30 thoughts on “A photographic puzzle

  1. Wish for you that your photographic inquiry receives a response. Your format is interesting in itself. I enjoyed the care the photographer took to illustrate the views that are both pretty and important to he or she.

  2. Can’t help with identification, but may a recommend a mystery novel that given this background you will surely enjoy. Has some good historical info and a genealogical twist. Peter May’s “Entry Island”. Enjoy.

    1. My McNeil and McNish ancestors immigrated from Scotland to Cape Breton in the 1800’s. One cousin even believes that our McNish’s were really McCuish’s from South Uist! The last three photographs you have posted remind me very much of photos I have seen taken by relatives visiting the west coast of Cape Breton, near Margaree, St. Joseph du Moine and Cheticamp. I wonder if the genealogists at Les Trois Pignons in Cheticamp, Cape Breton might be able to help identify the locations if by any chance the locations are in that area of Cape Breton.

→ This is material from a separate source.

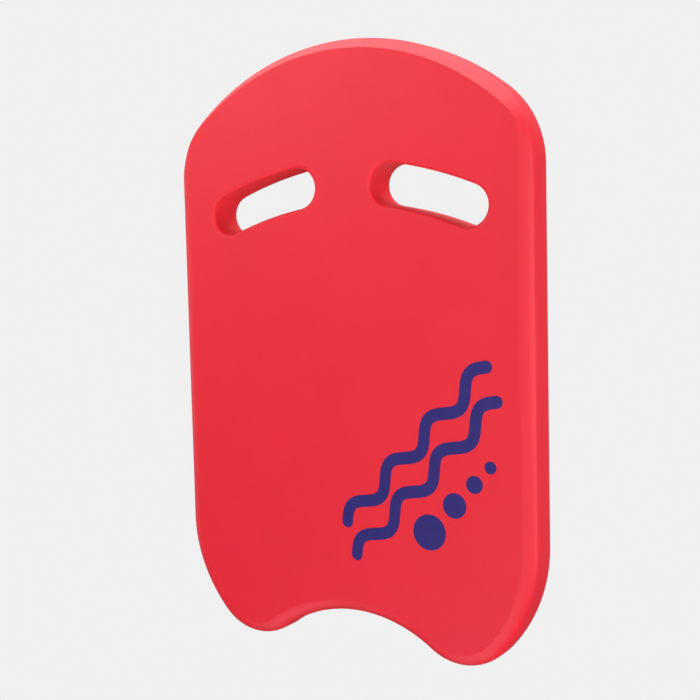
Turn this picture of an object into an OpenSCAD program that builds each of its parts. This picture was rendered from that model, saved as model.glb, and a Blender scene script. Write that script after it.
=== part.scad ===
// Swimming kickboard: one flat slab of closed-cell foam with a rounded nose,
// two finger slots and a two-lobed tail, printed with two ripples and a row of
// bubbles.
// It lies on its back face. +X is across the board, +Y points to the nose and
// +Z is the thickness. The origin is the middle of the board, on the back face.

/* [Board] */
// Length from the tail lobes to the nose
board_l = 450; // [375:1:540]
// Width across the straight sides
board_w = 296; // [246:1:356]
// Thickness of the foam
board_t = 32; // [26:1:45]
// Radius of the face's rounded edge along the sides and the tail
edge_r = 11; // [6:0.5:13.5]
// Radius of the back's rounded edge, all the way round
back_r = 8; // [3:0.5:12]

/* [Nose] */
// Radius of the nose arc
nose_r = 198; // [165:1:240]
// Radius of each shoulder between the nose arc and a side
shoulder_r = 68; // [30:1:80]
// Width of the flat bevel around the nose, seen from the face
bevel_w = 8; // [3:0.5:12]
// Depth of that bevel, down the thickness
bevel_d = 11; // [3:0.5:13]

/* [Tail] */
// Radius of each corner between a side and a tail lobe
corner_r = 112; // [80:1:130]
// Radius of the tip of each tail lobe
lobe_r = 42; // [30:1:55]
// Distance from the side to the tip of a tail lobe
lobe_side = 60; // [50:1:75]
// Depth of the hollow between the two lobes, up from their tips
bay_d = 28.5; // [15:0.5:34]

/* [Finger slots] */
// Length of each slot, end to end
slot_l = 94; // [78:1:114]
// Height of each slot
slot_w = 30.5; // [24:0.5:38]
// Middle of a slot, out from the centre line, as a share of half the width
slot_share = 0.473; // [0.42:0.001:0.54]
// Distance from the nose to the middle of a slot
slot_nose = 113; // [90:1:140]
// Angle by which the outer end of each slot drops
slot_tilt = 15.5; // [0:0.5:25]
// Radius of the slot's gently bowed centre line
slot_bow_r = 300; // [200:10:800]
// Radius of the softened rims of a slot
slot_rim_r = 2.5; // [1:0.5:4]

/* [Printed mark] */
// Length of a ripple between the middles of its round ends
ripple_l = 164; // [80:1:190]
// Width of the ripple's stroke
ripple_w = 9; // [4:0.5:12]
// Height of the ripple's swing to each side
ripple_swing = 6; // [0:0.5:9]
// Number of full waves along a ripple
ripple_waves = 3.5; // [1:0.5:6]
// Distance between the two ripples
ripple_pitch = 22; // [16:1:30]
// How far the lower ripple lies back along the mark
ripple_back = 12; // [0:1:24]
// Diameter of the largest bubble
bubble_d = 26; // [12:1:34]
// Size of each bubble as a share of the one before
bubble_shrink = 0.7; // [0.5:0.05:0.9]
// Gap between two bubbles
bubble_gap = 7; // [3:1:14]
// Middle of the largest bubble, back along the mark from its middle
bubble_back = 36; // [0:1:60]
// Middle of the bubbles, below the second ripple
bubble_drop = 28; // [20:1:40]
// Slope of the mark across the board
mark_angle = 46; // [0:1:90]
// Middle of the first ripple, from the side
mark_side = 92; // [80:1:150]
// Middle of the first ripple, from the lobe tips
mark_tail = 157; // [100:1:220]
// Thickness of the ink film
ink_t = 0.12; // [0.05:0.01:0.3]

/* [Hidden] */
foam_red = "#e8323f";
ink_blue = "#393274";
half_w = board_w / 2;
nose_tip_y = board_l / 2;
tail_y = -board_l / 2;
// centres and end angles of the arcs, each tangent to its neighbours
nose_y = nose_tip_y - nose_r;
shoulder_x = half_w - shoulder_r;
shoulder_y = nose_y + sqrt((nose_r - shoulder_r)^2 - shoulder_x^2);
nose_end = atan2(shoulder_y - nose_y, shoulder_x);
lobe_x = half_w - lobe_side;
lobe_y = tail_y + lobe_r;
bay_r = (lobe_x^2 + bay_d^2) / (2 * bay_d) - lobe_r;
bay_y = tail_y + bay_d - bay_r;
corner_x = half_w - corner_r;
corner_y = lobe_y + sqrt((corner_r - lobe_r)^2 - (lobe_x - corner_x)^2);
corner_end = atan2(lobe_y - corner_y, lobe_x - corner_x);
lobe_end = atan2(bay_y - lobe_y, -lobe_x);
bay_start = lobe_end + 180;
slot_x = half_w * slot_share;
// numbers of steps along each arc of one half
nose_n = 22;
shoulder_n = 14;
side_n = 8;
corner_n = 16;
lobe_n = 14;
bay_n = 12;
edge_n = 6;
slot_n = 16;
rim_n = 4;
ripple_n = 84;
cap_n = 12;
bubble_n = 4;
bubble_fn = 64;
cut = 1;

// A row of the outline is [x, y, direction of the outward normal].
function arc_rows(cx, cy, r, from, to, n, hollow = 0) = [
    for (i = [0:n - 1])
        let (a = from + (to - from) * i / n)
        [cx + r * cos(a), cy + r * sin(a), a + hollow]
];

// Right half of the outline, from the nose to the middle of the hollow.
half_rows = concat(
    arc_rows(0, nose_y, nose_r, 90, nose_end, nose_n),
    arc_rows(shoulder_x, shoulder_y, shoulder_r, nose_end, 0, shoulder_n),
    [
        for (i = [0:side_n - 1])
            [half_w, shoulder_y + (corner_y - shoulder_y) * i / side_n, 0]
    ],
    arc_rows(corner_x, corner_y, corner_r, 0, corner_end, corner_n),
    arc_rows(lobe_x, lobe_y, lobe_r, corner_end, lobe_end, lobe_n),
    arc_rows(0, bay_y, bay_r, bay_start, 90, bay_n, 180),
    [[0, tail_y + bay_d, 270]]
);

// The whole outline: the half, then its mirror image back to the nose.
outline = concat(
    half_rows,
    [
        for (i = [len(half_rows) - 2:-1:1])
            [-half_rows[i][0], half_rows[i][1], 180 - half_rows[i][2]]
    ]
);

// How far an edge lies inside the outline at a depth below the nearer face.
function rounded_in(d, r) = d >= r ? 0 : r - sqrt(r^2 - (r - d)^2);
function bevel_in(d) = d >= bevel_d ? 0 : bevel_w * (1 - d / bevel_d);

// Depths of the rings of an edge: even steps of angle round its radius.
function ring_depths(r, n) = [for (i = [0:n]) r * (1 - cos(90 * i / n))];

// One closed ring of the board's surface: the outline moved in by k, and
// above the shoulders by nose_k, but never past the sides' own edge.
function board_ring(z, k, nose_k) = [
    for (row = outline)
        let (
            m = row[1] > shoulder_y ? nose_k : k,
            x = row[0] - m * cos(row[2]),
            side = half_w - k
        )
        [max(-side, min(side, x)), row[1] - m * sin(row[2]), z]
];

// A solid from closed rings of equal length, listed from the bottom up,
// each running clockwise when seen from above.
module ring_solid(rings) {
    n = len(rings[0]);
    m = len(rings);
    points = [for (ring = rings) each ring];
    walls = [
        for (j = [0:m - 2], i = [0:n - 1])
            let (k = (i + 1) % n)
            [j * n + i, (j + 1) * n + i, (j + 1) * n + k, j * n + k]
    ];
    base = [for (i = [n - 1:-1:0]) i];
    top = [for (i = [0:n - 1]) (m - 1) * n + i];
    polyhedron(points, concat([base], walls, [top]), convexity = 6);
}

// A slot's outline about its own middle, clockwise, grown by g all round.
function slot_rows(g) =
    let (
        r = slot_w / 2,
        a = asin((slot_l / 2 - r) / slot_bow_r),
        end = [slot_bow_r * sin(a), slot_bow_r * (cos(a) - 1)]
    )
    concat(
        [
            for (i = [0:slot_n - 1])
                let (t = 90 + a - 2 * a * i / slot_n, q = slot_bow_r + r + g)
                [q * cos(t), q * sin(t) - slot_bow_r]
        ],
        [
            for (i = [0:slot_n - 1])
                let (t = 90 - a - 180 * i / slot_n)
                [end[0] + (r + g) * cos(t), end[1] + (r + g) * sin(t)]
        ],
        [
            for (i = [0:slot_n - 1])
                let (t = 90 - a + 2 * a * i / slot_n, q = slot_bow_r - r - g)
                [q * cos(t), q * sin(t) - slot_bow_r]
        ],
        [
            for (i = [0:slot_n - 1])
                let (t = 270 + a - 180 * i / slot_n)
                [-end[0] + (r + g) * cos(t), end[1] + (r + g) * sin(t)]
        ]
    );

// The cutter of one slot, flared by the rim radius at both faces.
module slot_cutter() {
    depths = ring_depths(slot_rim_r, rim_n);
    low = [for (d = depths) [d, rounded_in(d, slot_rim_r)]];
    high = [
        for (i = [rim_n:-1:0])
            [board_t - depths[i], rounded_in(depths[i], slot_rim_r)]
    ];
    levels = concat([[-cut, slot_rim_r]], low, high, [[board_t + cut, slot_rim_r]]);
    ring_solid([
        for (level = levels)
            [for (p = slot_rows(level[1])) [p[0], p[1], level[0]]]
    ]);
}

// One piece of closed-cell foam: shaped slab less the two finger slots.
module foam_board() {
    lower = [
        for (d = ring_depths(back_r, edge_n))
            board_ring(d, rounded_in(d, back_r), rounded_in(d, back_r))
    ];
    upper = [
        for (i = [edge_n:-1:0])
            let (d = ring_depths(max(edge_r, bevel_d), edge_n)[i])
            board_ring(board_t - d, rounded_in(d, edge_r), bevel_in(d))
    ];
    color(foam_red)
        difference() {
            ring_solid(concat(lower, upper));
            for (side = [0, 1])
                mirror([side, 0, 0])
                    translate([slot_x, nose_tip_y - slot_nose, 0])
                        rotate(-slot_tilt)
                            slot_cutter();
        }
}

// A stroke of constant width along a sine wave, with round ends.
module ripple_shape() {
    turn = 360 * ripple_waves;
    function rise(u) = ripple_swing * sin(turn * u);
    function slope(u) = atan(ripple_swing * cos(turn * u) * turn * PI / 180 / ripple_l);
    function side_point(u, k) =
        let (a = slope(u))
        [ripple_l * (u - 0.5) - k * sin(a), rise(u) + k * cos(a)];
    function end_cap(u, from) = [
        for (i = [1:cap_n - 1])
            let (a = slope(u) + from - 180 * i / cap_n)
            [
                ripple_l * (u - 0.5) + ripple_w / 2 * cos(a),
                rise(u) + ripple_w / 2 * sin(a)
            ]
    ];
    steps = [for (i = [0:ripple_n]) i / ripple_n];
    polygon(concat(
        [for (u = steps) side_point(u, ripple_w / 2)],
        end_cap(1, 90),
        [for (i = [ripple_n:-1:0]) side_point(steps[i], -ripple_w / 2)],
        end_cap(0, 270)
    ));
}

// A film of ink on the face, in the mark's own slanted axes.
module ink_film() {
    color(ink_blue)
        translate([half_w - mark_side, tail_y + mark_tail, board_t])
            rotate(mark_angle)
                linear_extrude(ink_t)
                    children();
}

// The upper ripple, printed ink.
module print_ripple_1() {
    ink_film()
        ripple_shape();
}

// The lower ripple, printed ink.
module print_ripple_2() {
    ink_film()
        translate([-ripple_back, -ripple_pitch])
            ripple_shape();
}

// A row of round bubbles of falling size, printed ink: separate discs.
function bubble_at(i) =
    i == 0 ? -bubble_back
    : bubble_at(i - 1) + (bubble_size(i - 1) + bubble_size(i)) / 2 + bubble_gap;
function bubble_size(i) = bubble_d * pow(bubble_shrink, i);
module print_bubbles() {
    ink_film()
        for (i = [0:bubble_n - 1])
            translate([bubble_at(i), -ripple_pitch - bubble_drop])
                circle(d = bubble_size(i), $fn = bubble_fn);
}

foam_board();
print_ripple_1();
print_ripple_2();
print_bubbles();
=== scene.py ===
import bmesh
import bpy
import numpy as np
from mathutils import Matrix, Vector
from mathutils.geometry import delaunay_2d_cdt


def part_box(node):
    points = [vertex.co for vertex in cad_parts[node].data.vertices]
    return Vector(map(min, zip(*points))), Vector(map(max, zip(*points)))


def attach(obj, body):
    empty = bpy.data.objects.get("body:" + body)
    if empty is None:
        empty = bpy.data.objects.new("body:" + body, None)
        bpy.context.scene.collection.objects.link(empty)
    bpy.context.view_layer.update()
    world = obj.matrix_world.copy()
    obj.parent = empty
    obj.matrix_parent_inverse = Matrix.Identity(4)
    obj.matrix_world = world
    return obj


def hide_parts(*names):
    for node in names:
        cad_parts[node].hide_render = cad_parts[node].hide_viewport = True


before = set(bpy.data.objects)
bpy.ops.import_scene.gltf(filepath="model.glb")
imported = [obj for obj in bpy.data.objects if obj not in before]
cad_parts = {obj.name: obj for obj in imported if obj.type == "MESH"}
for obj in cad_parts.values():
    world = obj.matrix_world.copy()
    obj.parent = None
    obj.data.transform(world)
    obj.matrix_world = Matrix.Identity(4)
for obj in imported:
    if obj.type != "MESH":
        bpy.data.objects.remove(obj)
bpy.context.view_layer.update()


# ---------------------------------------------------------------------------
# The foam board. One slab of closed-cell EVA foam, die-cut to its outline.
# Its edge is routed: a flat bevel round the nose, a convex one along the
# sides, and a plain rounding round the tail and all along the back.
# ---------------------------------------------------------------------------
MM = 0.001
board_low, board_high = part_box("foam_board")
half_width = board_high.x
nose_tip, tail_tip = board_high.y, board_low.y
face_z, back_z = board_high.z, board_low.z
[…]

    2. Was “Bud” ever in Maine? The #2 photo panorama looks like Monhegan Island harbor and lighthouse looking from the smaller island of Manana. The island is by a mailboat/ferry out of Port Clyde, Maine.

  3. I wonder if the local historical societies of the towns you mentioned might be able to help with ID’ing the locations. If the photos “belong” to one of the towns, I know the local HS would be thrilled to have copies.

  4. What a treasure!! But, Sharon, you must go! Book on the Hebridean Princess, just some 85 passengers, for a memorable trip to these enchanted islands.

  5. Beautiful collection of photographs. I wonder if it could be Baddeck Bay on Cape Breton Island in Nova Scotia? Good luck with your search!

    1. It reminds me very much of old photos I’ve seen of Mabou Harbour, CB, not far from Baddeck. My family was also from Inverness Scotland, Lochaber to be exact.

  6. These photographs, if they all were taken at the same location, are of Monhegan Island off the coast of Maine. The two that you call a “panorama” are of Monhegan Harbor. See, for example, Earle G. Shuttleworth, Jr. & W. H. Bunting, An Eye for the Coast: The Maritme and Monhegan Island Photographs of Eric Hudson. Gardiner, ME: Tilbury House Publishers, 1998. Particularly the photographs oppsite the title page and page 115. The lighthouse you mentioned is on Manana Island that forms one side of Monhegan Harbor to the west. There are several other photographs in the book that show houses that are in your photographs. I think you now know where these were taken.

      1. You are most welcome! I love these challenges. Now all you need to do is discoverer why the photographer was on Monhegan. It has always been a magnet for painters, photographers and bird watchers. The photographs in the book by Shuttleworth and Bunting are wonderful even though many of those of people were posed. It might be worth seeking an interlibrary loan to see them first hand.

  7. I saw the title of your post, and stared at the top photo before even reading any of your text. I thought to myself, “Looks like Nova Scotia.” It’s somewhat familiar to me but I don’t know it intimately enough to recognize specific places. But it fits with your family history.

    1. It may not be a family member who lived there. Maybe they just visited. Good reason to light a fire under the husband to get going on his research.

  8. I think Google Maps would be your vfriend here. I’ve seen people do amazing things there. The unusually sharp lines of the inlet look like the northwest shore of Cape Breton

  9. The 1st photo of the harbor with the small island and the photo of the rock formation are definitely Monhegan Island in Maine. I recognized them immediately.

  10. That’s Monhegan and Manana islands off the coast off Maine. My grandfather 16 generations back was an original settler. There’s still a house on Monhegan that was built by his sons.

  11. Monhegan Island. I’ve been there several times. The first panorama, especially, must be Monhegan. Either that or it’s twin!

  12. These photos were, without a doubt, taken at Monhegan Island, Maine which was not only a fishing village, but also a popular destination for summer rustic agora and artists. Many of my Humphrey ancestors lived there in the late 1800s to early 1900s: Capt. Will Humphrey ran the mail boat, and his sister Sarah Elizabeth (Humphrey) Albee ran The Monhegan House, a well-known inn on the island. She was my great grandmother’s “Aunt Liz.” The lighthouse keeper in the 1860s-1880 was the widow Betsy (Morrow) Humphrey.

  13. Thanks, everyone, for the help identifying the location as Monhegan Island off the coast of southern Maine. Now the work begins to find out who took the photos and whether or not they are an ancestor of my husband’s. Sounds like we need to plan a trip there this spring….

  14. Absolutely love these images and am glad people have identified the location. I thought of coastal Maine, near Lubec and Cutler when I saw the images. Thanks for posting!

  15. Wow! It’s amazing how quickly the location was identified by crowd sourcing the problem. I have boxes of mixed photos from the same era. Can’t identify the place or the people. If I can find the right forum, I need to give this method a try.